All of these impulses inform “Source,” a multifaceted mix of jazz, reggae, cumbia, hip-hop and soul. Featuring Sam Jones on drums, Daniel Casimir on double bass and Joe Armon-Jones on piano and organ, it’s a sketchbook record that took shape while Garcia was on the road last year. In between shows, she’d jot down ideas and flesh them out on piano.

“I’d been keeping my compositional tools sharpened on the road because you have to keep those muscles ready,” Garcia said. “You can’t just not do it for six months, then come back and expect to write a banging symphony or whatever you want to do.” The album’s creative direction was cemented last summer, and then she booked two studio days — one before and one after the tour — and recorded the album in two sessions.

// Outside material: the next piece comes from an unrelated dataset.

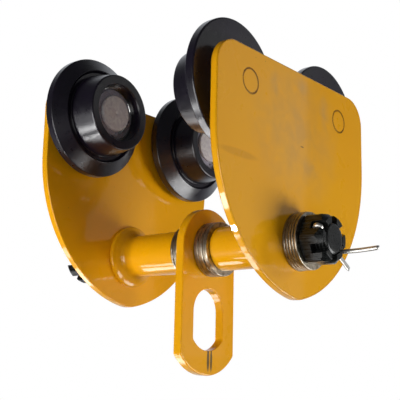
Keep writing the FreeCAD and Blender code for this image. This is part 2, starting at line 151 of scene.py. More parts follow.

Through meditative singing, festive grooves and wafting rhythms, “Source” is a strong statement that speaks directly to her background. And while it was written more than a year ago, it feels very much of the moment, and Garcia has recently spoken out in the wake of global protests for racial justice. “Touring and traveling as a black woman hurts,” she wrote in a June Instagram post. “I always feel on edge, waiting for the next person to do or say something to me.”

The album captures her in both soothing and energized modes. On the mellow end there’s “Together Is a Beautiful Place to Be,” a blend of muted drums and light keys, and “Stand With Each Other,” a spare tune bolstered by delicate sighs. The title track is the album’s boldest declaration: a 12-minute song that veers into dub and quiet storm R&B, among other places.

Reaching into the past while planting itself firmly in the present, “Source” reminds listeners to slow down and reconnect with themselves, their cultural histories and those closest to them. “The album’s about what feeds us: what feeds you, what feeds me, what feeds our joy, what feeds our turmoil,” Garcia said. “All of it, our inner feelings.”